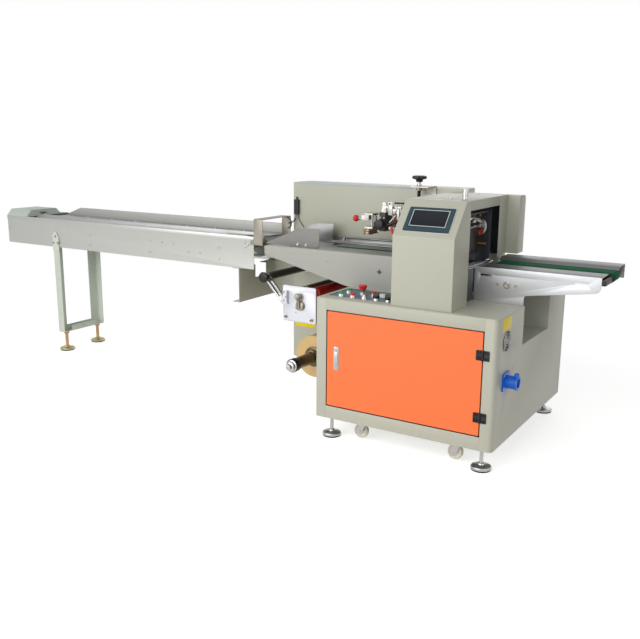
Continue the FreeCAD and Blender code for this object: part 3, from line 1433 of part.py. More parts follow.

※

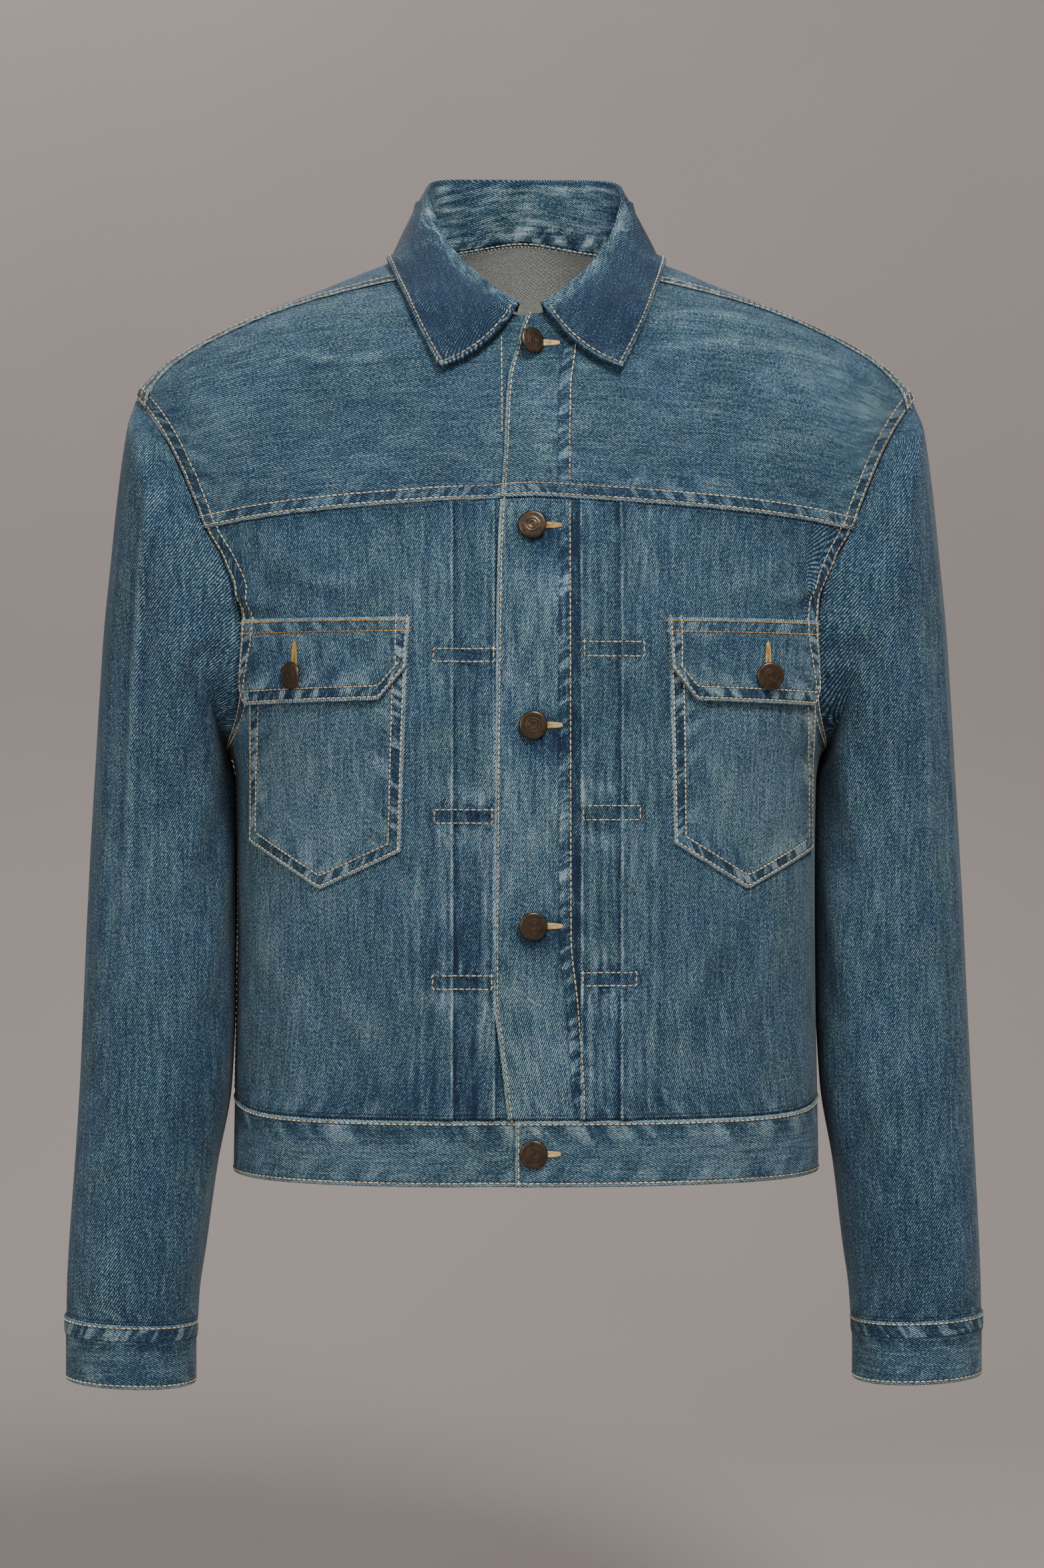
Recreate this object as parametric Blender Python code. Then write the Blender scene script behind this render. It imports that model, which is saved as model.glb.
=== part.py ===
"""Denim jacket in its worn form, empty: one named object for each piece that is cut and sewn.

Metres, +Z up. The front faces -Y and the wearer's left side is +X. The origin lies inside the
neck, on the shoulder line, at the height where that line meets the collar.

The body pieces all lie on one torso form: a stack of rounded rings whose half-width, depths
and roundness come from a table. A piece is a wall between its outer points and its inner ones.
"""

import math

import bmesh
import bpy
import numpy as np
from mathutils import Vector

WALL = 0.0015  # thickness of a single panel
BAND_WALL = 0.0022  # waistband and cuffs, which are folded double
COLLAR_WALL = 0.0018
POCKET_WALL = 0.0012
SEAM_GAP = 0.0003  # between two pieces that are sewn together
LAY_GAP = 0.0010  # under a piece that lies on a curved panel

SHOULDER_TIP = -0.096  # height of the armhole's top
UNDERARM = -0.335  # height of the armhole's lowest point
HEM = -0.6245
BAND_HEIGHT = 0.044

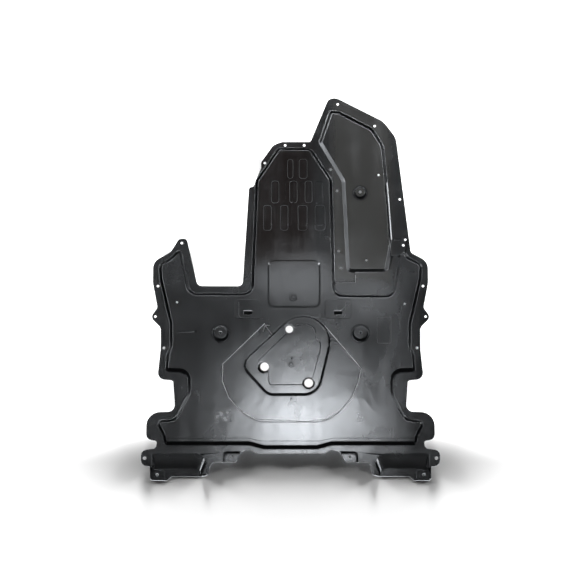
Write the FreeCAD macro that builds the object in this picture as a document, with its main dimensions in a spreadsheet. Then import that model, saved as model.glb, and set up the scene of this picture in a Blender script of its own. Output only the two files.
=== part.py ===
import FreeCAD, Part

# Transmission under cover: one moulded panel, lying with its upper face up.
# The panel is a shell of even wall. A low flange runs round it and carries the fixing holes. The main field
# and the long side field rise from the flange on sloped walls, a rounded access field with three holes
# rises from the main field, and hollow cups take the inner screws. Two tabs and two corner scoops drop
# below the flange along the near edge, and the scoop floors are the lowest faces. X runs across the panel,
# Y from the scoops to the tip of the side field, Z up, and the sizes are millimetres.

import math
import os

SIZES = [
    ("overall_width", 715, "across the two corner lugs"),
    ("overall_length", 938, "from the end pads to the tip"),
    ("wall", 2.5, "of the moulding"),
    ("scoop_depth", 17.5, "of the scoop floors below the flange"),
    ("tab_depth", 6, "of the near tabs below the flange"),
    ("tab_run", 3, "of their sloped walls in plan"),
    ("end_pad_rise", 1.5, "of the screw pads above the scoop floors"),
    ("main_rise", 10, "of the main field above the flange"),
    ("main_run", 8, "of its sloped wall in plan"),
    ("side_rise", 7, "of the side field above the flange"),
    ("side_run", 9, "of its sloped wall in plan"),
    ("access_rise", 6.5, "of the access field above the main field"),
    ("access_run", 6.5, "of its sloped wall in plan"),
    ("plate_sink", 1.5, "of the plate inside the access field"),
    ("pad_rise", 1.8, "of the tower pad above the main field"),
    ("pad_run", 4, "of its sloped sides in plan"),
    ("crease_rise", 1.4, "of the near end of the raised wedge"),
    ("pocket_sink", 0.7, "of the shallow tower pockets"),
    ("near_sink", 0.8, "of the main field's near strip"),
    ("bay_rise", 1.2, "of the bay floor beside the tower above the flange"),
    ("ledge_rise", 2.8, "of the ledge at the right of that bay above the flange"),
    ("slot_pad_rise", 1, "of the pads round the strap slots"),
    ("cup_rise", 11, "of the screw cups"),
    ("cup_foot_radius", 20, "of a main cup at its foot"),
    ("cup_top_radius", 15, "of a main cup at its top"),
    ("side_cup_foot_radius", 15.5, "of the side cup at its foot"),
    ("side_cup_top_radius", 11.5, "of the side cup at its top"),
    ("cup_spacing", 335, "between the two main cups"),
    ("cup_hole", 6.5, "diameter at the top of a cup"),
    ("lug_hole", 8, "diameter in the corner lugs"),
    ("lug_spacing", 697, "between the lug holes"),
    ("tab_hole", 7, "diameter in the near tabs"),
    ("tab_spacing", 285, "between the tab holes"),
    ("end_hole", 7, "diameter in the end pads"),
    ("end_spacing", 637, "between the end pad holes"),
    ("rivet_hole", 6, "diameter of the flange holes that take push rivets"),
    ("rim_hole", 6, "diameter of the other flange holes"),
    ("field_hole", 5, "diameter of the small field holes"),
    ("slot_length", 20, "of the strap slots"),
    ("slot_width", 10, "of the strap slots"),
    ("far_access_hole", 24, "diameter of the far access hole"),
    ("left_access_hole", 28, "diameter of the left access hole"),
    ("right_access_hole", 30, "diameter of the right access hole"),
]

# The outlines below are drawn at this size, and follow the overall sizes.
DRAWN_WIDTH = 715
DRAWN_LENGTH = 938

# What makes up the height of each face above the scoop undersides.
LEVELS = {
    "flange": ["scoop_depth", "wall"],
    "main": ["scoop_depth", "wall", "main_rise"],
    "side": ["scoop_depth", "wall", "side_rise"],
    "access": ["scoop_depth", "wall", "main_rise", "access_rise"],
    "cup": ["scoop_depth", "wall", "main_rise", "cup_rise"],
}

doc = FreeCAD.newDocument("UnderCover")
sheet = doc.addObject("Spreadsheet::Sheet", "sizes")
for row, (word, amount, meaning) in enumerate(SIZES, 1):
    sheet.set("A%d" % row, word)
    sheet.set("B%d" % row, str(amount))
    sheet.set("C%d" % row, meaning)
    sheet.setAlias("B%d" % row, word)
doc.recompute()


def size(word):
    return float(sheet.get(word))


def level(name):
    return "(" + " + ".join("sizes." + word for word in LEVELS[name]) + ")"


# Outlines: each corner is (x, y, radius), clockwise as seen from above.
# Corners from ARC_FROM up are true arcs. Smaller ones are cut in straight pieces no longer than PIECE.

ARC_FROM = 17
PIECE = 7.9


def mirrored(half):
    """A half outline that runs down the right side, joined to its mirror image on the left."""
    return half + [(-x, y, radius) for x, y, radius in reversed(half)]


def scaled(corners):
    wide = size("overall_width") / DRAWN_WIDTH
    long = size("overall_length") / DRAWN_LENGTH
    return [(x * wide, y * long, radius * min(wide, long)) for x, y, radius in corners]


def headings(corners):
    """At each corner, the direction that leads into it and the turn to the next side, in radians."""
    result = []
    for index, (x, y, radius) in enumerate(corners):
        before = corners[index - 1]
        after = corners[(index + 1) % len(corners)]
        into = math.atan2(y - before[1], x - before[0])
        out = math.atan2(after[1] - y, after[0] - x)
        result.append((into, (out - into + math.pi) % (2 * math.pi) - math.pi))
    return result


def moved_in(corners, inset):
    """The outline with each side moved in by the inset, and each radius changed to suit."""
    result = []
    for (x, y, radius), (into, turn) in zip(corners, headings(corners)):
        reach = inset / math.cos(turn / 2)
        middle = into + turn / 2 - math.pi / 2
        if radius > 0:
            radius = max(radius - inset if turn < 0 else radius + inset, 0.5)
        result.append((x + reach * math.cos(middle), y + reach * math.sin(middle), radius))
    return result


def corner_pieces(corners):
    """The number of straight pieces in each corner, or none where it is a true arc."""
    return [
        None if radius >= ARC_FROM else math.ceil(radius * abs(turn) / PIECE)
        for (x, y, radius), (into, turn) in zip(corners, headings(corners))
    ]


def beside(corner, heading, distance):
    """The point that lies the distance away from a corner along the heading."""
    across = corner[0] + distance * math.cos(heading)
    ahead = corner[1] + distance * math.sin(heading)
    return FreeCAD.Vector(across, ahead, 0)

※

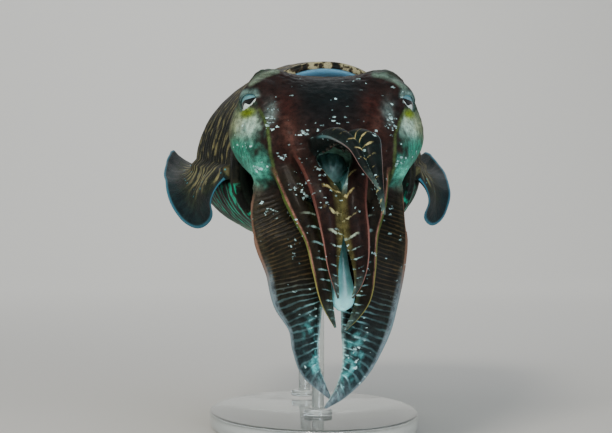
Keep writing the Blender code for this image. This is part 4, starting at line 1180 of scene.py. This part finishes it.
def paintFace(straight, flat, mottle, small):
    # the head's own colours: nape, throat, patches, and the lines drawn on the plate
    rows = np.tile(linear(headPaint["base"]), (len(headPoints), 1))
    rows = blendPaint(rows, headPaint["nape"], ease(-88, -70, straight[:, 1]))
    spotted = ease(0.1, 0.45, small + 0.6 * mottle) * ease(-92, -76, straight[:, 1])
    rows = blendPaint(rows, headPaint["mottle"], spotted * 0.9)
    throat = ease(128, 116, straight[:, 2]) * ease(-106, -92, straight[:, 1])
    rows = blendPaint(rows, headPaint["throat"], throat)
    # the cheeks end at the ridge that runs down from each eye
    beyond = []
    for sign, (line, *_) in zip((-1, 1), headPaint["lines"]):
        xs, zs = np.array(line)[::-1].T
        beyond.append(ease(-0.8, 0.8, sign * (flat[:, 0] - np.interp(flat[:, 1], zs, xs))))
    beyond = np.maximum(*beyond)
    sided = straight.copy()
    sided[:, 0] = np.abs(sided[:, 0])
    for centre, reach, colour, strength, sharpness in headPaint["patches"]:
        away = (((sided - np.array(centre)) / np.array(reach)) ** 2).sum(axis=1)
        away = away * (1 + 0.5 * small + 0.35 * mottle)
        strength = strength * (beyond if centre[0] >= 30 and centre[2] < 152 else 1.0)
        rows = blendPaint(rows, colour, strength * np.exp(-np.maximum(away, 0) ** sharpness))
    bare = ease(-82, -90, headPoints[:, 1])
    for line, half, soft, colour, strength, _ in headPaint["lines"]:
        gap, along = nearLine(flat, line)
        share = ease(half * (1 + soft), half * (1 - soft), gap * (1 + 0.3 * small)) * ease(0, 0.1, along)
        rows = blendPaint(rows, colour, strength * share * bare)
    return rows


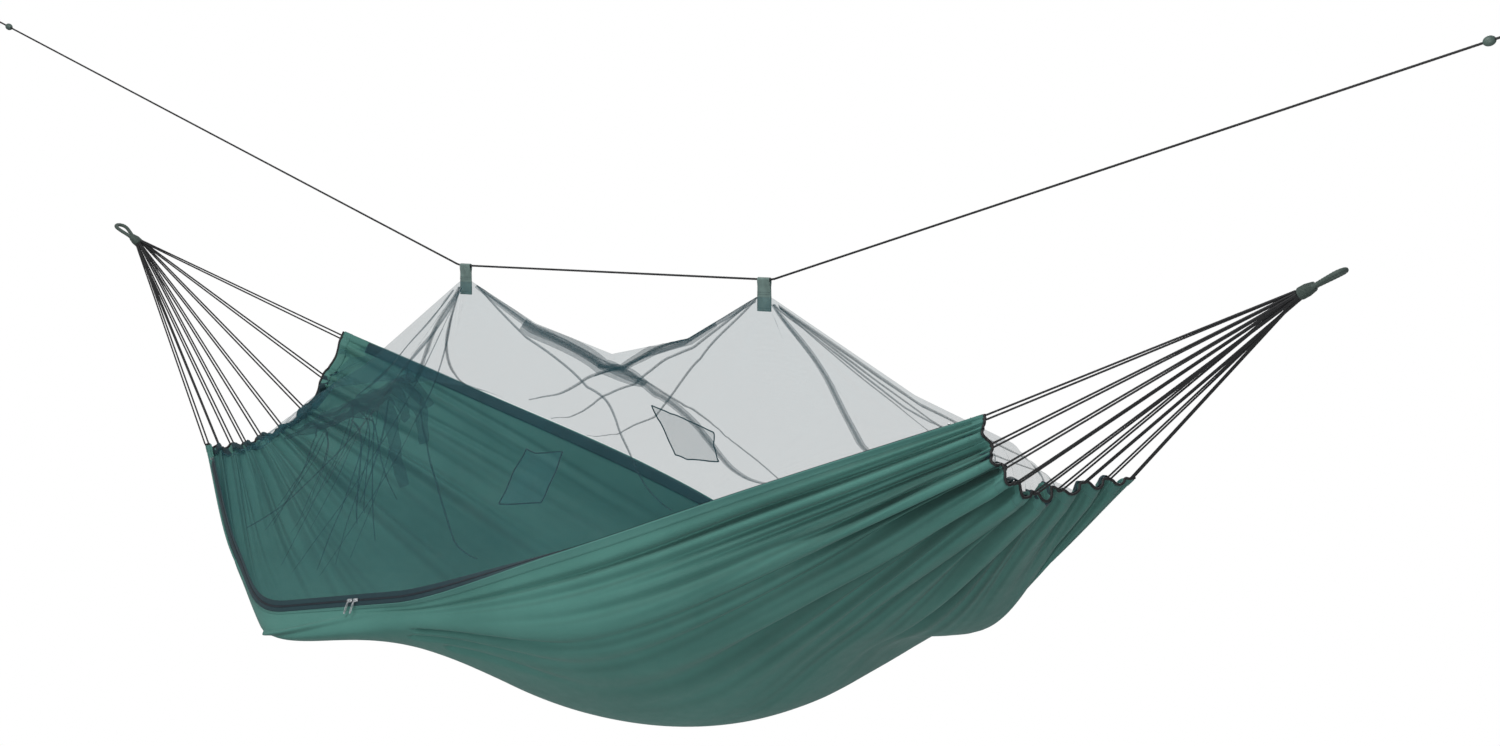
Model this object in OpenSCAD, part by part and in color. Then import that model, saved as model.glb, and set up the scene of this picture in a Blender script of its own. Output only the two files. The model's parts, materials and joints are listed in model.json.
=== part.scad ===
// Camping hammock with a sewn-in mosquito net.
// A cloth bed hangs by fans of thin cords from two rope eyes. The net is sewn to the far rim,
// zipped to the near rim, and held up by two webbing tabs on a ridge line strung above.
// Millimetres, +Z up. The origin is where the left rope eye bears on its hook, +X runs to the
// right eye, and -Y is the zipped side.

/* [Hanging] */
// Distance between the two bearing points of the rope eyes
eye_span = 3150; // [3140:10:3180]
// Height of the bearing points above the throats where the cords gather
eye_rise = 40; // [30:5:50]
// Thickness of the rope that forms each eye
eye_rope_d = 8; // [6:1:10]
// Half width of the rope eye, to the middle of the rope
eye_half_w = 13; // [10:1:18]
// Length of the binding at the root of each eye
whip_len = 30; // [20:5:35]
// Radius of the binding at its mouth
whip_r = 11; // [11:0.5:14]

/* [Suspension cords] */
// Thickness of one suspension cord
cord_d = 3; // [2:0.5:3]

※

• DIRECTIVE: Out of the preceding entries, pull every line containing the string "image".

• ANSWER BELOW:
    """A half outline that runs down the right side, joined to its mirror image on the left."""
Keep writing the Blender code for this image. This is part 4, starting at line 1180 of scene.py. This part finishes it.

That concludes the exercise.